Editors’ Note: This dispatch is part of the Voice of OC Youth Media program, working with student journalists to cover public policy issues across Orange County. If you would like to submit your own student media project related to Orange County civics or if you have any response to this work, contact Digital Editor Sonya Quick at email@example.com.
Fullerton City Council decided to repeal an ordinance allowing cannabis storefronts, mere months after the body first approved the law.
Concerns over buffer zones have been circulating since the ordinance was first drafted. Some residents have also voiced fears about how legal marijuana would affect the Fullerton community if storefronts were permitted.
“I hope that our citizens and our families and our children in this community take precedence over an unknown amount of money that we might make,” Maureen Flynn-Becerra, a Fullerton resident, told the council at a meeting in February.
The body finalized the repeal of the ordinance with a 3-2 vote at its following meeting March 2.
The cities of La Habra and Costa Mesa also moved on cannabis business regulations.
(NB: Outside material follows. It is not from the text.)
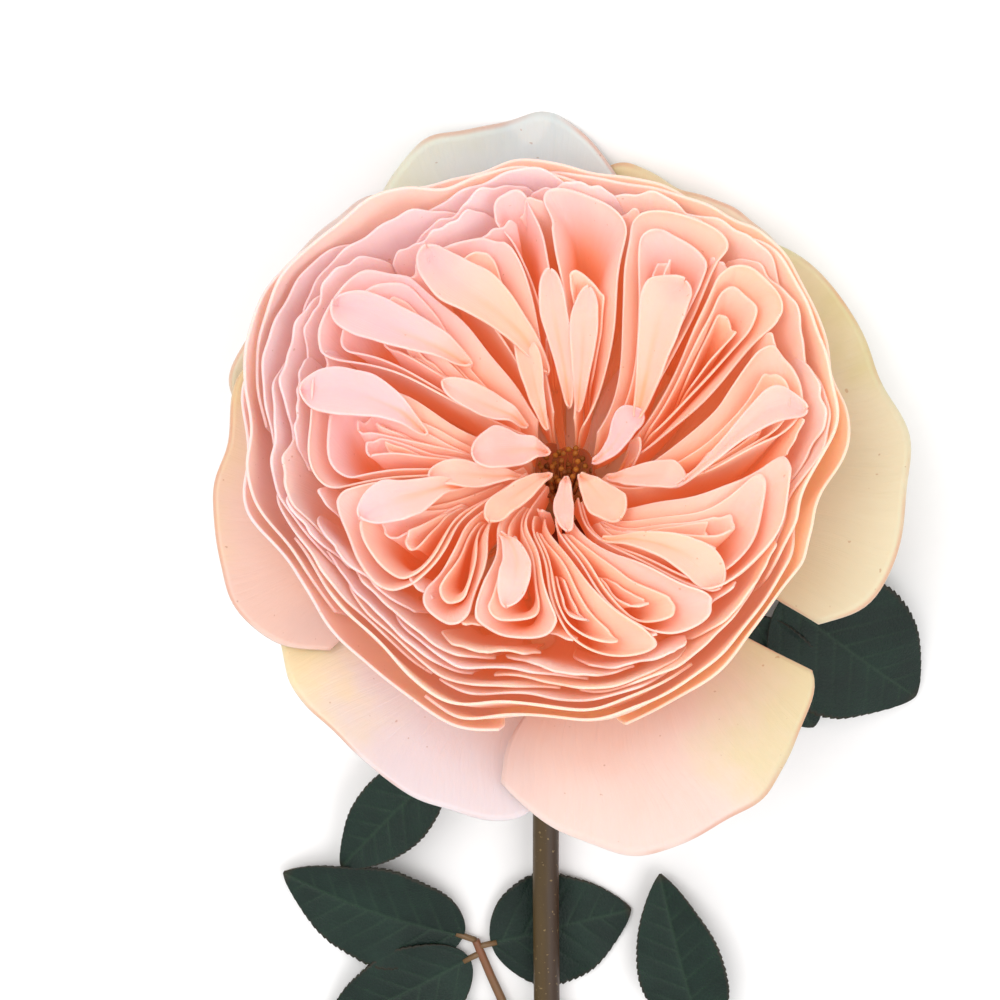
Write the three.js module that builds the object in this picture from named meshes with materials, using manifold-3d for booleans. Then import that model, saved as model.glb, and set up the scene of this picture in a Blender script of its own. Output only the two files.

La Habra City Council unanimously voted March 1 to approve the cannabis business permit process and to provide information guides for applicants.
The meeting was a follow through of La Habra residents’ vote during the November election to approve Measure W, which imposes a commercial cannabis business tax and allows for four delivery-only cannabis facilities in town, according to a staff report.
La Habra has attached drafts for the cannabis business permit application, a submittal checklist, a commercial cannabis business opportunity activity summary sheet, and a step-by-step application guide within the staff report.
The city will begin accepting cannabis business permit applications in May.
Carlos Jamarillo, deputy director of community development, explained during last week’s council meeting what staff will look for in applications moving forward.
“We evaluate an application in regards to its strength in the market…and we look at what the opportunity is in terms of sales tax generations to the city,” said Jamarillo.
Costa Mesa City Council on March 2 received a staffing plan to prepare for the implementation of Measure Q, which voters approved in November, allowing the city to adopt ordinances to regulate commercial cannabis. The measure could generate up to $3 million annually for Costa Mesa, according to a staff report.
Meanwhile, the city’s Planning Commission met Feb. 22 to consider a resolution recommending the City Council establish development standards for cannabis businesses, including those for retail storefronts in the city. Commissioners voted unanimously at the meeting to continue the public hearing to March 22.
Measure Q only allows retail cannabis in commercial zones. The measure also requires such storefronts to remain at least 1,000 feet away from daycare locations, K-12 schools, playgrounds, and homeless shelters, according to the staff report.
The public can view the commission meeting, which will be held at 6 p.m. via Zoom, on Costa Mesa’s website.